Ça change en douce. Les premiers peuples avancent vers nous, et nous vers eux. Il fallut la crise d’Oka pour rappeler au Québec leur existence. Tout un choc! Depuis, leurs chanteurs, leurs chamanes, leurs criminels, leurs femmes disparues, leurs héros, leurs artistes, leurs festivals (comme Présence autochtone) ont pénétré notre imaginaire et nos quotidiens. Un jour, il n’y aura plus de «nous» ni d’«eux», mais de fructueux partages, qui sait?
L’histoire des vainqueurs
Dans le Devoir de mercredi dernier, une lettre de la réalisatrice Carole Poliquin, appuyée de 13 autres signataires, s’élevait contre la méconnaissance de l’histoire et de la réalité des peuples autochtones par le Québécois moyen. Elle interpellait le gouvernement et le ministère de l’Éducation, réclamant des mesures venant refléter l’identité et valoriser la culture des Premières Nations.
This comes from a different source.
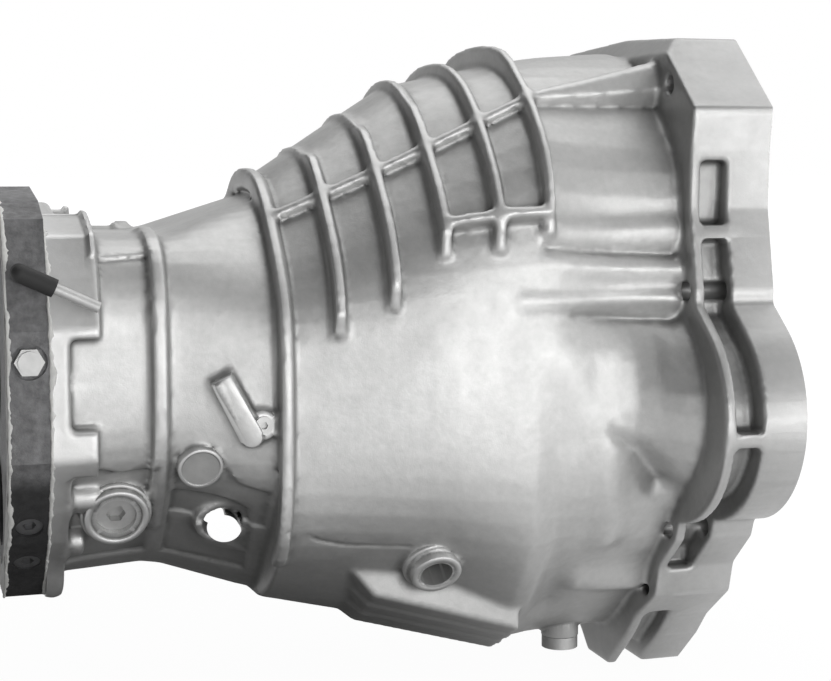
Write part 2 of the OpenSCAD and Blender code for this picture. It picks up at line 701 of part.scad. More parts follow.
module input_snap_ring() color("gray") turned(input_front) polygon([[input_outer_r - 1.8, 0],
    [snap_r, 0], [snap_r, snap_w], [input_outer_r - 1.8, snap_w]]);

// Ball bearing rings: the groove is wider than the ball by the running clearance
input_pitch = (input_outer_r + input_inner_r) / 2;
input_land = 3.2;
module ring_profile(r0, r1, w) translate([r0, 0]) square([r1 - r0, w]);
module groove(pitch, r, w) translate([pitch, w / 2]) circle(r = r + run_gap, $fn = 48);

module input_bearing_outer() color("silver") turned(input_rear) difference() {
    ring_profile(input_pitch + input_land, input_outer_r, input_brg_w);
    groove(input_pitch, input_ball_r, input_brg_w);
    translate([input_outer_r - 2, input_brg_w - snap_w - 1.2]) square([3, snap_w + 0.2]);
}

module input_bearing_inner() color("silver") turned(input_rear) difference() {
    ring_profile(input_inner_r, input_pitch - input_land, input_brg_w);
    groove(input_pitch, input_ball_r, input_brg_w);
}

module input_bearing_balls() color("white") for (a = turn(input_balls_n))
    translate([input_rear + input_brg_w / 2, input_pitch * cos(a), input_pitch * sin(a)])
        sphere(r = input_ball_r, $fn = 48);

module input_bearing_cage() color("goldenrod") difference() {
    turned(input_rear) translate([0, input_brg_w / 2 - 6.5]) ring_profile(input_pitch - 1.2,
        input_pitch + 1.2, 13);
    for (a = turn(input_balls_n)) bar_out([input_rear + input_brg_w / 2, 0, 0], a, input_pitch - 3,
        input_pitch + 3, input_ball_r + run_gap);
}

// Countershaft roller bearing: the shaft's journal is its inner ring
roller_pitch = counter_inner_r + roller_r;
counter_rear = counter_front - counter_w;
module counter_bearing_outer() color("silver") turned(counter_rear, 0, -counter_drop) difference() {
    ring_profile(roller_pitch + roller_r - 0.6, counter_outer_r, counter_w);
    translate([0, 2]) ring_profile(0, roller_pitch + roller_r + run_gap, counter_w - 4);
}

module counter_bearing_rollers() color("white") for (a = turn(rollers_n))
    bar_x(counter_rear + 2.3, counter_w - 4.6, roller_r, roller_pitch * cos(a),
        roller_pitch * sin(a) - counter_drop, $fn = 32);

module counter_bearing_cage() color("goldenrod") difference() {
    turned(counter_rear, 0, -counter_drop) translate([0, 0.5])
        ring_profile(roller_pitch - 1.5, roller_pitch + 1.5, counter_w - 1);
    for (a = turn(rollers_n))
        bar_x(counter_rear + 2, counter_w - 4, roller_r + run_gap, roller_pitch * cos(a),
            roller_pitch * sin(a) - counter_drop, $fn = 32);
}

// Clutch release: a ball stud, a fork on it, a hub on the guide sleeve and a thrust bearing
pivot_x = bulkhead_x + pivot_boss_l + 13;
module fork_pivot() color("silver") {
    bar_x(bulkhead_x + pivot_boss_l - stud_l + 1, stud_l - 1, stud_r, pivot_out, 0, $fn = 32);
    bar_x(bulkhead_x + pivot_boss_l, 4, stud_r + 4, pivot_out, 0, $fn = 6);
    bar_x(bulkhead_x + pivot_boss_l + 3, pivot_x - bulkhead_x - pivot_boss_l - 3, stud_r, pivot_out, 0,
        $fn = 32);
    translate([pivot_x, pivot_out, 0]) sphere(r = pivot_ball_r, $fn = 48);
}

fork_back = pivot_x + 3;
fork_front = fork_back + fork_t;
claw_r = hub_r + 2;
claw_w = 12;
pad_r = 6;
pad_x = fork_front - pad_r + 3.5;
tip_half = 11;
module fork_outline() difference() {
    union() {
        circle(r = claw_r + claw_w);
        polygon([[0, claw_r + claw_w], [52, 22], [fork_reach - 14, tip_half], [fork_reach, tip_half - 4],
            [fork_reach, 4 - tip_half], [fork_reach - 14, -tip_half], [52, -22], [0, -claw_r - claw_w]]);
    }
    circle(r = claw_r);
    translate([-80, -claw_r]) square([80, 2 * claw_r]);
    translate([-90, -60]) square([80, 120]);
}

module clutch_fork() color("darkgray") difference() {
    union() {
        across(fork_back, fork_t) fork_outline();
        for (s = [-1, 1]) translate([pad_x, 0, s * (claw_r + claw_w / 2)])
            cylinder(h = claw_w, r = pad_r, center = true, $fn = 48);
    }
    translate([pivot_x, pivot_out, 0]) sphere(r = pivot_ball_r + run_gap, $fn = 48);
    translate([fork_front + 3, fork_reach - 12, 0]) sphere(r = 7, $fn = 48);
}

// Rubber boot over the fork window, held by a screw at each corner
boot_t = 3;
boot_h = 12;
boot_screw_r = 2.5;
boot_half_x = window_half_x + 7;
boot_half_z = window_half_z + 8;
boot_holes = [for (sx = [-1, 1], sz = [-1, 1])
    [window_x + sx * (boot_half_x - 4), sz * (boot_half_z - 4)]];
slot_rear = fork_back - (window_face + boot_h - pivot_out) * sin(fork_swing) - 1;
slot_front = fork_front + 1;
module boot_box(y, h, grow) translate([window_x - window_half_x - grow, y, -window_half_z + 3 - grow])
    cube([2 * (window_half_x + grow), h, 2 * (window_half_z - 3 + grow)]);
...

«Depuis 2006, les cours d’histoire leur accordent une plus grande place. Hélas! Dans un réflexe bien colonial, on n’a pas jugé bon à l’époque de les consulter», déplore Carole Poliquin, dénonçant «notre ignorance systémique».
Des historiens autochtones restent sur le carreau. Toute une tradition orale tissée de mythes et de mémoire transmise ne demande qu’à enrichir les visions de la colonisation offertes à l’édification des élèves.
Tant de préjugés sont à guérir, de trous historiques à combler. Sous le régime français, les liens entre les Blancs et les premiers occupants furent étroits, rompus à la Conquête. Sans leurs alliés autochtones, les colons français n’auraient pas survécu aux rudesses du climat.
L’histoire est écrite par les vainqueurs. Si bien des Anglophones gomment l’importance du fait français dans leurs manuels et leurs séries télé historiques, les francophones leur emboîtent le pas pour effacer les empreintes de mocassins. Mais notre civilisation est aujourd’hui aux abois. Le matérialisme ambiant réclame des nourritures spirituelles, une vision élargie d’une terre trop désacralisée. «On a de belles histoires, une belle culture, une richesse à partager », lançait Stanley Vollant à la ronde mercredi, tendant son bâton pour qu’on y greffe aussi nos voeux.